Space Shifting DVDs to Cost Extra?
Depending on who you listen to Steve Jobs has supposedly been pitching the idea of selling "premium" DVDs that would include an extra fee for the privilege of transferring your legally-purchased DVD to a different device. "The courts have held that "space-shifting" your CDs to a portable music device is a fair use. So you can legally import your CD collection to your iPod, or any other device, without paying a penny. But Steve Jobs apparently wants to charge you $4 for the privilege of doing the same with your DVDs."
Are you trying to tell me that Steve Jobs wants to make money off of consumers?
Is this Steve Jobs wanting to charge you or the MPAA? I suspect the latter.
Luckily iTunes is not the only tool in town.

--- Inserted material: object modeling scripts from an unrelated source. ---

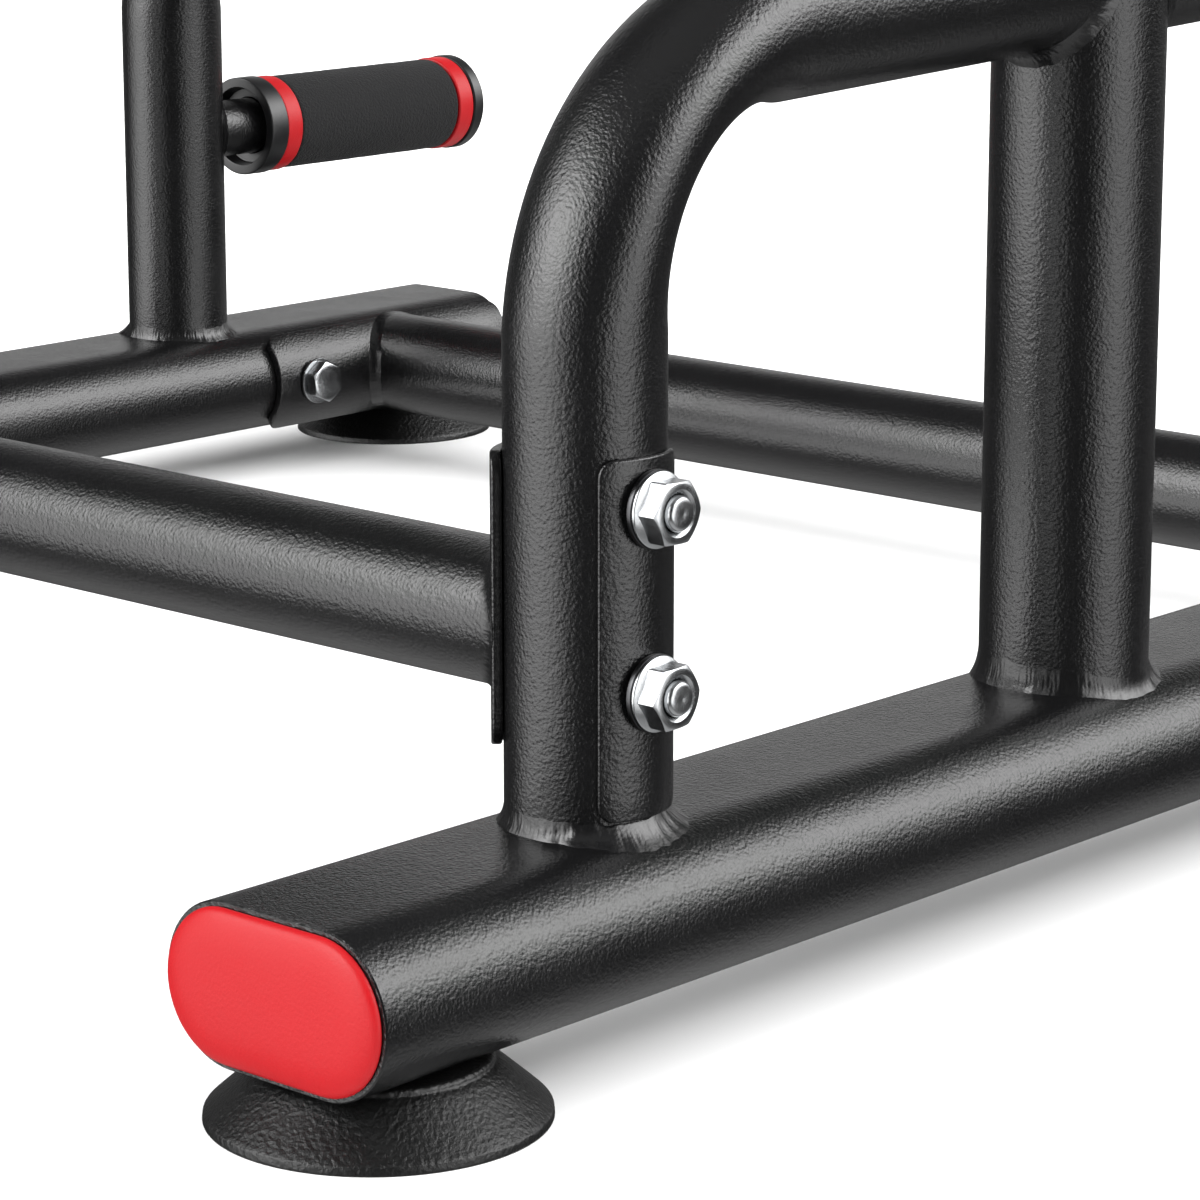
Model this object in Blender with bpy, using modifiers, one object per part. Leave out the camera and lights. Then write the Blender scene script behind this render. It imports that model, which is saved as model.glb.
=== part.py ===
"""Free-standing pull-up station, modelled in metres, +Z up.

The origin lies on the floor under the middle of the station. +X is the right side and +Y is the side that
the user stands on. The feet are flat-oval steel tube and the rest is round tube, with caps, cups and grips on it.
"""

import math

import bmesh
import bpy
from mathutils import Matrix, Vector

GAP = 0.0003  # clearance between pieces that touch

# Feet: flat-oval tubes lying along Y
FOOT_X = 0.334
FOOT_Z = 0.040
FOOT_W, FOOT_H, FOOT_WALL = 0.080, 0.045, 0.002
FOOT_HALF = 0.375
CAP_RIM = 0.0015  # width of tube end left showing round a cap
CAP_DOME = 0.0037
CAP_SKIRT = 0.0108

# Suction cups
CUP_Y = 0.3385
CUP_R, CUP_NECK_R = 0.046, 0.0305
CUP_STUD_R = 0.004

# Hoops and uprights
LEG_R, LEG_WALL = 0.022, 0.002
REAR_LEG_Y, FRONT_LEG_Y = -0.2588, 0.202
HOOP_Z, HOOP_R = 0.2719, 0.0757  # centreline height where the rear bend ends, and bend radius
HOOP_RISE = math.radians(2.2)  # the top run climbs towards the front
POST_R, POST_WALL = 0.026, 0.002
POST_Y = -0.041
POST_TOP = 1.580
BEAD_R = 0.004

# Curved flanges and their fasteners
FLANGE_T = 0.003
STRIP_T = 0.0015
STUD_R, STUD_HOLE_R = 0.005, 0.0055
STUD_Z = (0.1021, 0.1518)
NUT_AF, NUT_H = 0.0165, 0.0078
STRIP_HALF = math.radians(39.5)
WASHER_R, WASHER_T = 0.0107, 0.0015

# Rear crossbar
REAR_BAR_R, REAR_BAR_WALL, REAR_BAR_Z = 0.020, 0.0018, 0.1155
REAR_FLANGE_Z = (0.0836, 0.1642)
VENT_R = 0.0035  # hole that lets a closed bar breathe

# Front floor bar
FRONT_BAR_R, FRONT_BAR_WALL, FRONT_BAR_Y = 0.0225, 0.0018, 0.305
FRONT_FLANGE_Y = (-0.081, 0.067)  # from the bar's axis
FRONT_FLANGE_T = 0.0035
FRONT_BOLT_DY = (-0.059, 0.053)

# Push-up handles
HANDLE_Z = 0.152
HANDLE_TUBE_R = 0.0125
HANDLE_Y = 0.242  # inner face of the inner collar
COLLAR_L, RING_L, FOAM_L, KNOB_L = 0.0103, 0.0095, 0.102, 0.0102
COLLAR_R, RING_R, FOAM_R = 0.022, 0.0215, 0.021

# Middle crossbar and dip arms
MID_BAR_Z = 1.100
MID_BAR_R = 0.020
MID_FLANGE_HALF = 0.045
DIP_X, DIP_R, DIP_END_Y = 0.250, 0.016, 0.330
DIP_GRIP_Y = (0.178, 0.318)

# Masts
MAST_R, MAST_WALL = 0.022, 0.0015
MAST_BOTTOM = 1.1055  # just above the middle studs, which the masts come to rest on
HOLE_PITCH, HOLE_COUNT = 0.050, 5
PIN_Z, PIN_R = 1.500, 0.0047
PIN_TRAVEL = 0.012

# Pull-up bar
BAR_R, BAR_WALL, BAR_Z = 0.016, 0.002, 1.960
BAR_STRAIGHT, BAR_BEND_R, BAR_BEND = 0.430, 0.080, math.radians(22)
BAR_TAIL = 0.130

BLACK = (0.016, 0.016, 0.017)
FOAM = (0.022, 0.022, 0.024)
RUBBER = (0.010, 0.010, 0.010)
RED = (0.62, 0.012, 0.030)
ZINC = (0.62, 0.64, 0.66)
PLASTIC = (0.014, 0.014, 0.015)

PLANES = {"XY": (0, 0, 0), "XZ": (math.pi / 2, 0, 0), "YZ": (math.pi / 2, 0, math.pi / 2)}
ALONG = {"X": (0, math.pi / 2, 0), "Y": (-math.pi / 2, 0, 0), "Z": (0, 0, 0)}


def new_collection(name, hidden=False):
    made = bpy.data.collections.new(name)
    made.hide_render = hidden
    bpy.context.scene.collection.children.link(made)
    return made


for leftover in list(bpy.data.objects):
    bpy.data.objects.remove(leftover, do_unlink=True)
STATION = new_collection("pull_up_station")
CUTTERS = new_collection("cutters", hidden=True)


def add_object(name, data, location=(0, 0, 0), rotation=(0, 0, 0), helper=False):
    made = bpy.data.objects.new(name, data)
    (CUTTERS if helper else STATION).objects.link(made)
    made.location, made.rotation_euler = location, rotation
    if helper:
        made.hide_render = True
        made.display_type = "WIRE"
    return made


def paint(obj, colour, roughness, metallic=0.0):
    finish = bpy.data.materials.new(obj.name + "_finish")
    finish.use_nodes = True
    shader = finish.node_tree.nodes["Principled BSDF"]
    shader.inputs["Base Color"].default_value = (*colour, 1)
    shader.inputs["Roughness"].default_value = roughness
    shader.inputs["Metallic"].default_value = metallic
    finish.diffuse_color = (*colour, 1)
    obj.data.materials.clear()
    obj.data.materials.append(finish)
    return obj


def coated(obj):
    return paint(obj, BLACK, 0.45, 0.3)


def smooth(mesh):
    mesh.shade_smooth()
    mesh.set_sharp_from_angle(angle=math.radians(40))


def oval_points(w, h, n):
    """Flat-oval outline, w along the first axis and h along the second, n steps round each end."""
    r = min(w, h) / 2
    run = max(w, h) / 2 - r
    points = []
    for side in (0, 1):
        for k in range(n + 1):
            t = math.pi * (side + k / n) - math.pi / 2
            points.append((r * math.cos(t) + (run, -run)[side], r * math.sin(t)))
    return [(-y, x) for x, y in points] if h > w else points


def poly_curve(name, points, cyclic=False, planar=True):
    curve = bpy.data.curves.new(name, "CURVE")
    curve.dimensions = "2D" if planar else "3D"
    if planar:
        curve.fill_mode = "NONE"
    spline = curve.splines.new("POLY")
    spline.points.add(len(points) - 1)
    for point, place in zip(spline.points, points):
        point.co = (*place, 1) if len(place) == 3 else (*place, 0, 1)
    spline.use_cyclic_u = cyclic
    return curve


def mesh_from_curve(curve, guide=None):
    """The curve's surface as a mesh with its seams welded; the curve and its section guide are removed."""
    holder = bpy.data.objects.new("path", curve)
    CUTTERS.objects.link(holder)
    bpy.context.view_layer.update()
    graph = bpy.context.evaluated_depsgraph_get()
    mesh = bpy.data.meshes.new_from_object(holder.evaluated_get(graph))
    work = bmesh.new()
    work.from_mesh(mesh)
    bmesh.ops.remove_doubles(work, verts=work.verts, dist=1e-6)
    work.to_mesh(mesh)
    work.free()
    bpy.data.objects.remove(holder, do_unlink=True)
    if guide:
        bpy.data.objects.remove(guide, do_unlink=True)
    return mesh


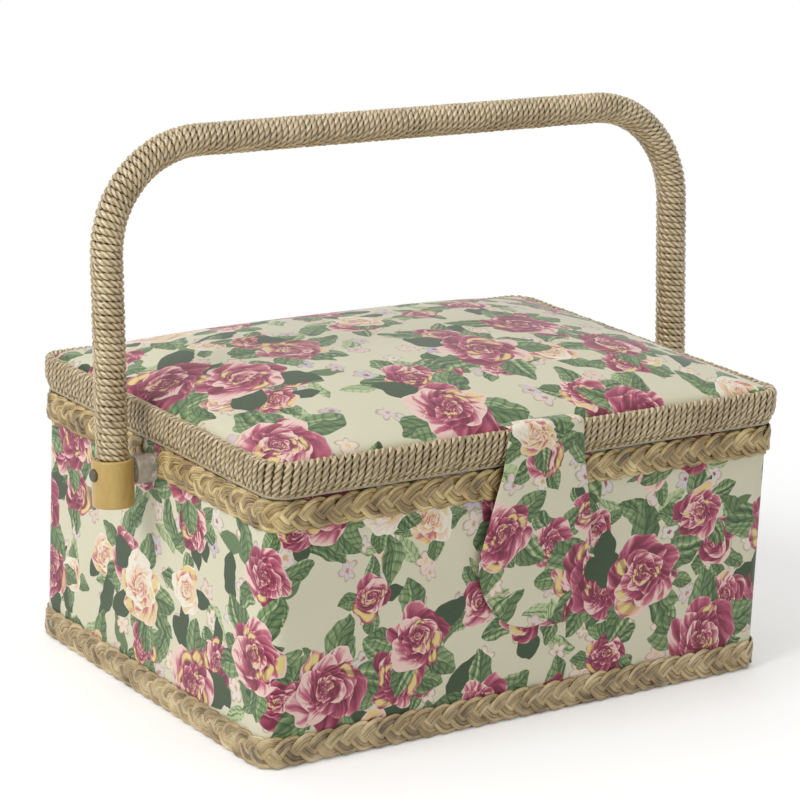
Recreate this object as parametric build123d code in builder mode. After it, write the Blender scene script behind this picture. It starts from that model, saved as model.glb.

Jumpstart the tartan drive.
I tell you, I *might* be persuaded to pay that price if it was some sort of continuous license w/unlimited downloads. For example, if I could take a DVD from my current collection, get it so if I lose the file I can always re-download from Apple, and if they release an HD version I get it for free, then that might be worth $4. Otherwise, screw you, I'll rip the DVD myself.
While it may still be fair use to copy your DVD to another storage device, the trouble is the disk is normally encrypted. So if you live somewhere covered by the DMCA you may be entitled to move your movie to another format, but only if you have permission to circumvent the encryption for that purpose, hence Jobs can make $$$ selling you what is already yours.
I guess if you don't like it, you shouldn't blame Jobs who's trying to exploit a commercial opportunity, but rather contact your lawmaker and explain in layman's terms why this is messed up.
I'm all for it, if they change the rules a bit:
Charge me the extra $3-4 and leave off ALL DRM. That includes that macrovision crap and all of it. Don't require special software or hardware. Just don't put the DRM in place.
"If you make people think they're thinking, they'll love you; But if you really make them think, they'll hate you." - DM
I really doubt that Jobs gives a crap about which way you view content, as long as Apple made the device your viewing it on. It's more likely a carrot to the studios to get them to let you watch normally purchased dvds on your *pod / *mac. I imagine that if it were up to him, and the rest of us, there wouldn't be any premium.
Jobs usually gets things right, but if this report is true Jobs is pursuing a nonstarter. He wants to make it easier for people to put their DVD collections in iTunes, but there are so many problems with this proposed solution it's doomed to failure. 1) Anyone who wants to time-shift their DVD collection already does it, albeit to the chagrin of the MPAA; 2) The MPAA would never go for any format that is devoid of some copy protection; 3) The MPAA doesn't want to strengthen Apple any more than it currently is; 4) This compromise would only really mean something if it were applied to HD-DVD and Blu-ray, which we know will never happen.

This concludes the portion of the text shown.